## PROBLEM DESCRIPTION
Your task is to print the material below exactly as presented.
=-=-=-=-=
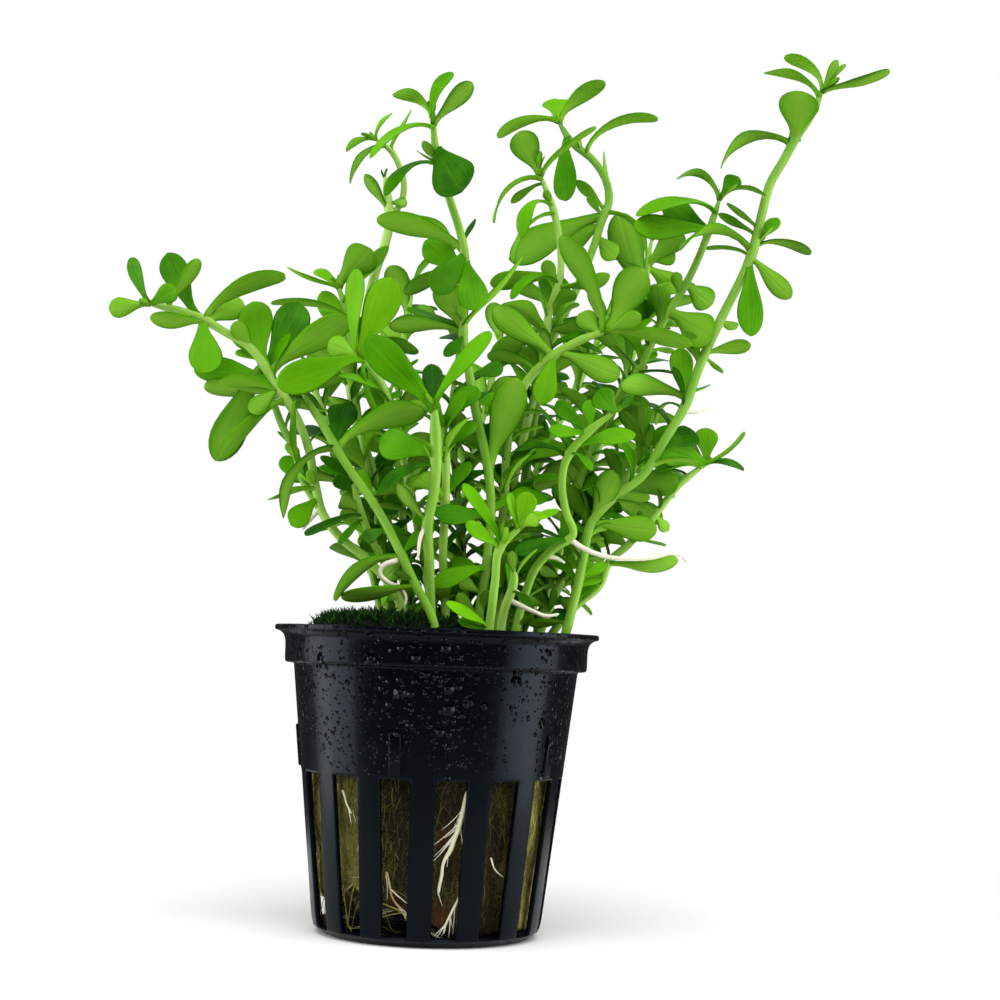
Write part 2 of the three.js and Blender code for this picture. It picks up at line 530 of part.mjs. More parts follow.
function floorSlot(slot) {
  const inside = 0.7;
  const outside = slotWidth(BASE_EDGE_RADIUS) / 2;
  const shape = new THREE.Shape([
    new THREE.Vector2(-inside, -FLOOR_DISC_RADIUS), new THREE.Vector2(-outside, 1 - BASE_EDGE_RADIUS),
    new THREE.Vector2(outside, 1 - BASE_EDGE_RADIUS), new THREE.Vector2(inside, -FLOOR_DISC_RADIUS),
  ]);
  const block = new THREE.ExtrudeGeometry(shape, { depth: 3 * FLOOR_THICKNESS, bevelEnabled: false });
  block.translate(0, 0, -FLOOR_THICKNESS);
  block.rotateZ(degrees(slotTurn(slot)));
  return solidOf(block);
}

// Low rib that follows the slope of the wall
function stackingLug(index) {
  const profile = [LUG_FOOT, LUG_FOOT + LUG_HEIGHT].flatMap((z, end) => {
    const edges = [[wallRadius(z) - WALL_THICKNESS / 2, z], [wallRadius(z) + LUG_RELIEF, z]];
    return end === 0 ? edges : edges.reverse();
  });
  const shape = new THREE.Shape(profile.map(([r, z]) => new THREE.Vector2(r, z)));
  const rib = new THREE.ExtrudeGeometry(shape, { depth: LUG_WIDTH, bevelEnabled: false });
  rib.rotateX(Math.PI / 2);
  rib.translate(0, LUG_WIDTH / 2, 0);
  rib.rotateZ(degrees(slotTurn(-1) - 90 + (360 / LUG_COUNT) * index));
  return solidOf(rib);
}

function makePot() {
  const slots = Array.from({ length: SLOT_COUNT }, (_, slot) => [wallSlot(slot), floorSlot(slot)]).flat();
  const lugs = Array.from({ length: LUG_COUNT }, (_, index) => stackingLug(index));
  return wasm.Manifold.union([potShell(), ...lugs]).subtract(wasm.Manifold.union(slots));
}

// How far the plug is drawn in by its folds, by angle from the front
function foldDepth(turn) {
  return 0.6 + 0.5 * Math.cos(5 * turn + 0.6) * Math.cos(3 * turn) + 0.3 * Math.cos(8 * turn + 2);
}

// The torn bottom edge: high at the left front, on the floor at the right
function woolFoot(turn) {
  const left = Math.max(0, Math.cos(turn + degrees(52)));
  return FLOOR_THICKNESS + GAP + 6.8 * left ** 3 + 0.4 * (1 + Math.cos(7 * turn));
}

function makeWool() {
  const ring = (height, inset) => Array.from({ length: WOOL_SIDES }, (_, k) => {
    const turn = (2 * Math.PI * k) / WOOL_SIDES;
    const z = height ?? woolFoot(turn);
    const radius = wallRadius(z) - WALL_THICKNESS - WOOL_CLEARANCE - inset - foldDepth(turn);
    return point(radius * Math.sin(turn), -radius * Math.cos(turn), z);
  });
  const rings = [ring(undefined, 0.8), ring(10, 0), ring(WOOL_TOP - 2, 0), ring(WOOL_TOP, 1.2)];
  return solidOf(skin(rings));
}

// Low lumpy cushion over the left of the wool
function makeMoss() {
  const foot = WOOL_TOP + GAP;
  const rings = MOSS_LEVELS.map(([rise, reach]) => Array.from({ length: MOSS_SIDES }, (_, k) => {
    const turn = (2 * Math.PI * k) / MOSS_SIDES;
    const lump = 1 + 0.09 * Math.cos(3 * turn + 1) * reach;
    return point(
      MOSS_CENTRE[0] + MOSS_REACH[0] * reach * lump * Math.sin(turn),
      MOSS_CENTRE[1] - MOSS_REACH[1] * reach * lump * Math.cos(turn),
      foot + (MOSS_TOP - foot) * rise * (1 - 0.12 * (1 + Math.cos(4 * turn)) * (1 - reach)),
    );
  }));
  return solidOf(skin(rings));
}

// Stem line in space: the traced places, with depth gained faster towards the tip
function stemLine(shoot) {
  const runs = [0];
  shoot.stem.slice(1).forEach(([u, v], i) => {
    runs.push(runs[i] + Math.hypot(u - shoot.stem[i][0], v - shoot.stem[i][1]));
  });
  const [foot, tip] = shoot.depth;
  return shoot.stem.map(([u, v], i) => traced(u, v, foot + (tip - foot) * (runs[i] / runs.at(-1)) ** 1.3));
}

// Fraction along the stem, counted in points, that lies nearest to a pixel
function nearestOnStem(shoot, u, v) {
  let best = { gap: Infinity, place: 0 };
  for (let i = 0; i + 1 < shoot.stem.length; i += 1) {
    const [[u0, v0], [u1, v1]] = [shoot.stem[i], shoot.stem[i + 1]];
    const run = (u1 - u0) ** 2 + (v1 - v0) ** 2;
    const part = THREE.MathUtils.clamp(((u - u0) * (u1 - u0) + (v - v0) * (v1 - v0)) / run, 0, 1);
    const gap = Math.hypot(u0 + part * (u1 - u0) - u, v0 + part * (v1 - v0) - v);
    if (gap < best.gap) best = { gap, place: i + part };
  }
  return best.place;
}

function onLine(line, place) {
  const i = Math.min(Math.floor(place), line.length - 2);
  const spot = line[i].clone().lerp(line[i + 1], place - i);
  const along = line[i + 1].clone().sub(line[i]).normalize();
  return { spot, along };
}

// Steady pseudo-random number from 0 to 1
function chance(seed) {
  const value = Math.sin(seed * 12.9898 + 78.233) * 43758.5453;
  return value - Math.floor(value);
}

const across90 = (vector, axis) => vector.clone().addScaledVector(axis, -vector.dot(axis)).normalize();

// Pose of a leaf read from the photograph, its tip pushed back by shift along the line of sight
function tracedLeaf(shoot, line, row, shift) {
  const [baseU, baseV, tipU, tipV, widthPixels, depth, arch] = row;
  const { spot, along } = onLine(line, nearestOnStem(shoot, baseU, baseV));
  const tip = traced(tipU, tipV, spot.y + depth + shift);
  const axis = tip.clone().sub(spot).normalize();
  const shown = widthPixels * PIXEL_MM;
  const width = Math.max(shown, LEAST_ASPECT * tip.distanceTo(spot));
  const facing = Math.min(1, shown / width);
  const sight = across90(eye.clone().sub(spot), axis);
  const edge = axis.clone().cross(sight);
  const tilt = Math.sqrt(1 - facing * facing);
  const top = across90(along, axis);
  const normals = [[1, 1], [1, -1], [-1, 1], [-1, -1]].map(([a, b]) => (
    sight.clone().multiplyScalar(a * facing).addScaledVector(edge, b * tilt)));
  const normal = normals.reduce((best, next) => (next.dot(top) > best.dot(top) ? next : best));
  return { base: spot, tip, normal, width, arch, outline: FULL_OUTLINE };
}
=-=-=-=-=
## ANSWER BELOW
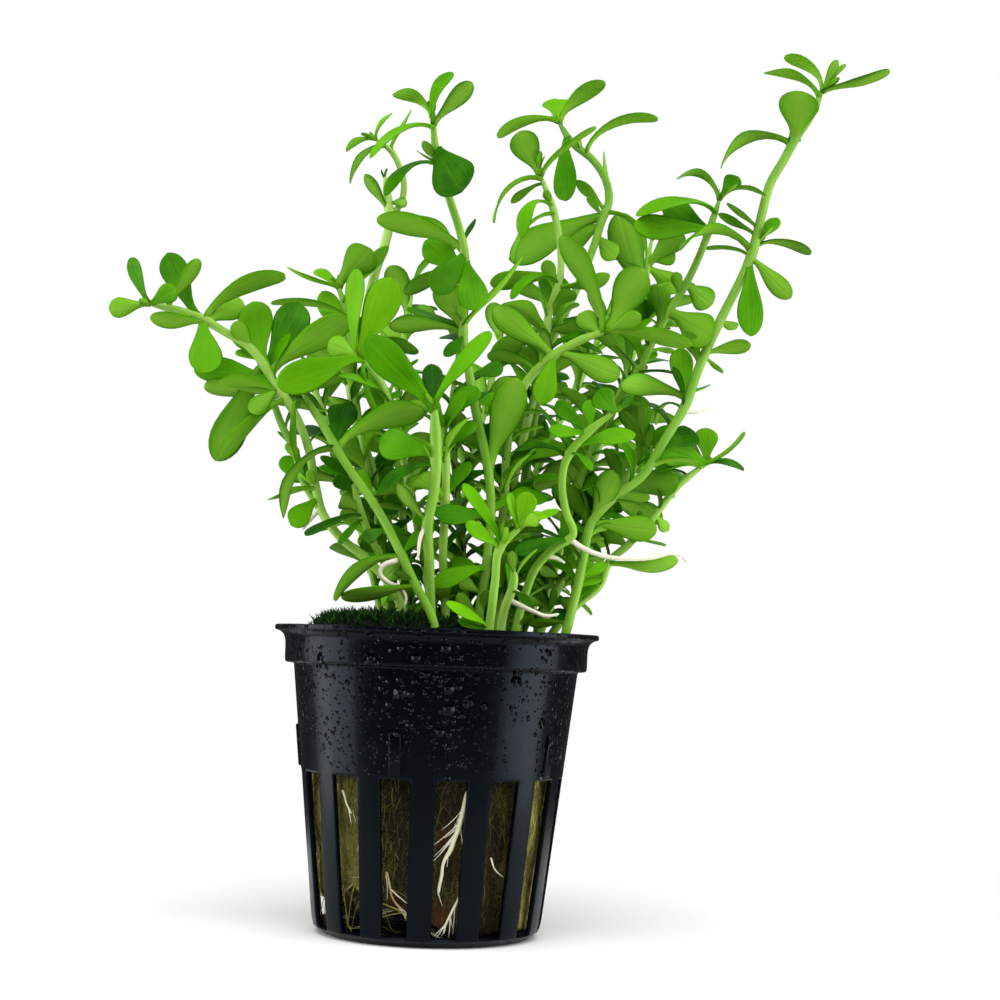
Write part 2 of the three.js and Blender code for this picture. It picks up at line 530 of part.mjs. More parts follow.
function floorSlot(slot) {
  const inside = 0.7;
  const outside = slotWidth(BASE_EDGE_RADIUS) / 2;
  const shape = new THREE.Shape([
    new THREE.Vector2(-inside, -FLOOR_DISC_RADIUS), new THREE.Vector2(-outside, 1 - BASE_EDGE_RADIUS),
    new THREE.Vector2(outside, 1 - BASE_EDGE_RADIUS), new THREE.Vector2(inside, -FLOOR_DISC_RADIUS),
  ]);
  const block = new THREE.ExtrudeGeometry(shape, { depth: 3 * FLOOR_THICKNESS, bevelEnabled: false });
  block.translate(0, 0, -FLOOR_THICKNESS);
  block.rotateZ(degrees(slotTurn(slot)));
  return solidOf(block);
}

// Low rib that follows the slope of the wall
function stackingLug(index) {
  const profile = [LUG_FOOT, LUG_FOOT + LUG_HEIGHT].flatMap((z, end) => {
    const edges = [[wallRadius(z) - WALL_THICKNESS / 2, z], [wallRadius(z) + LUG_RELIEF, z]];
    return end === 0 ? edges : edges.reverse();
  });
  const shape = new THREE.Shape(profile.map(([r, z]) => new THREE.Vector2(r, z)));
  const rib = new THREE.ExtrudeGeometry(shape, { depth: LUG_WIDTH, bevelEnabled: false });
  rib.rotateX(Math.PI / 2);
  rib.translate(0, LUG_WIDTH / 2, 0);
  rib.rotateZ(degrees(slotTurn(-1) - 90 + (360 / LUG_COUNT) * index));
  return solidOf(rib);
}

function makePot() {
  const slots = Array.from({ length: SLOT_COUNT }, (_, slot) => [wallSlot(slot), floorSlot(slot)]).flat();
  const lugs = Array.from({ length: LUG_COUNT }, (_, index) => stackingLug(index));
  return wasm.Manifold.union([potShell(), ...lugs]).subtract(wasm.Manifold.union(slots));
}

// How far the plug is drawn in by its folds, by angle from the front
function foldDepth(turn) {
  return 0.6 + 0.5 * Math.cos(5 * turn + 0.6) * Math.cos(3 * turn) + 0.3 * Math.cos(8 * turn + 2);
}

// The torn bottom edge: high at the left front, on the floor at the right
function woolFoot(turn) {
  const left = Math.max(0, Math.cos(turn + degrees(52)));
  return FLOOR_THICKNESS + GAP + 6.8 * left ** 3 + 0.4 * (1 + Math.cos(7 * turn));
}

function makeWool() {
  const ring = (height, inset) => Array.from({ length: WOOL_SIDES }, (_, k) => {
    const turn = (2 * Math.PI * k) / WOOL_SIDES;
    const z = height ?? woolFoot(turn);
    const radius = wallRadius(z) - WALL_THICKNESS - WOOL_CLEARANCE - inset - foldDepth(turn);
    return point(radius * Math.sin(turn), -radius * Math.cos(turn), z);
  });
  const rings = [ring(undefined, 0.8), ring(10, 0), ring(WOOL_TOP - 2, 0), ring(WOOL_TOP, 1.2)];
  return solidOf(skin(rings));
}

// Low lumpy cushion over the left of the wool
function makeMoss() {
  const foot = WOOL_TOP + GAP;
  const rings = MOSS_LEVELS.map(([rise, reach]) => Array.from({ length: MOSS_SIDES }, (_, k) => {
    const turn = (2 * Math.PI * k) / MOSS_SIDES;
    const lump = 1 + 0.09 * Math.cos(3 * turn + 1) * reach;
    return point(
      MOSS_CENTRE[0] + MOSS_REACH[0] * reach * lump * Math.sin(turn),
      MOSS_CENTRE[1] - MOSS_REACH[1] * reach * lump * Math.cos(turn),
      foot + (MOSS_TOP - foot) * rise * (1 - 0.12 * (1 + Math.cos(4 * turn)) * (1 - reach)),
    );
  }));
  return solidOf(skin(rings));
}

// Stem line in space: the traced places, with depth gained faster towards the tip
function stemLine(shoot) {
  const runs = [0];
  shoot.stem.slice(1).forEach(([u, v], i) => {
    runs.push(runs[i] + Math.hypot(u - shoot.stem[i][0], v - shoot.stem[i][1]));
  });
  const [foot, tip] = shoot.depth;
  return shoot.stem.map(([u, v], i) => traced(u, v, foot + (tip - foot) * (runs[i] / runs.at(-1)) ** 1.3));
}

// Fraction along the stem, counted in points, that lies nearest to a pixel
function nearestOnStem(shoot, u, v) {
  let best = { gap: Infinity, place: 0 };
  for (let i = 0; i + 1 < shoot.stem.length; i += 1) {
    const [[u0, v0], [u1, v1]] = [shoot.stem[i], shoot.stem[i + 1]];
    const run = (u1 - u0) ** 2 + (v1 - v0) ** 2;
    const part = THREE.MathUtils.clamp(((u - u0) * (u1 - u0) + (v - v0) * (v1 - v0)) / run, 0, 1);
    const gap = Math.hypot(u0 + part * (u1 - u0) - u, v0 + part * (v1 - v0) - v);
    if (gap < best.gap) best = { gap, place: i + part };
  }
  return best.place;
}

function onLine(line, place) {
  const i = Math.min(Math.floor(place), line.length - 2);
  const spot = line[i].clone().lerp(line[i + 1], place - i);
  const along = line[i + 1].clone().sub(line[i]).normalize();
  return { spot, along };
}

// Steady pseudo-random number from 0 to 1
function chance(seed) {
  const value = Math.sin(seed * 12.9898 + 78.233) * 43758.5453;
  return value - Math.floor(value);
}

const across90 = (vector, axis) => vector.clone().addScaledVector(axis, -vector.dot(axis)).normalize();

// Pose of a leaf read from the photograph, its tip pushed back by shift along the line of sight
function tracedLeaf(shoot, line, row, shift) {
  const [baseU, baseV, tipU, tipV, widthPixels, depth, arch] = row;
  const { spot, along } = onLine(line, nearestOnStem(shoot, baseU, baseV));
  const tip = traced(tipU, tipV, spot.y + depth + shift);
  const axis = tip.clone().sub(spot).normalize();
  const shown = widthPixels * PIXEL_MM;
  const width = Math.max(shown, LEAST_ASPECT * tip.distanceTo(spot));
  const facing = Math.min(1, shown / width);
  const sight = across90(eye.clone().sub(spot), axis);
  const edge = axis.clone().cross(sight);
  const tilt = Math.sqrt(1 - facing * facing);
  const top = across90(along, axis);
  const normals = [[1, 1], [1, -1], [-1, 1], [-1, -1]].map(([a, b]) => (
    sight.clone().multiplyScalar(a * facing).addScaledVector(edge, b * tilt)));
  const normal = normals.reduce((best, next) => (next.dot(top) > best.dot(top) ? next : best));
  return { base: spot, tip, normal, width, arch, outline: FULL_OUTLINE };
}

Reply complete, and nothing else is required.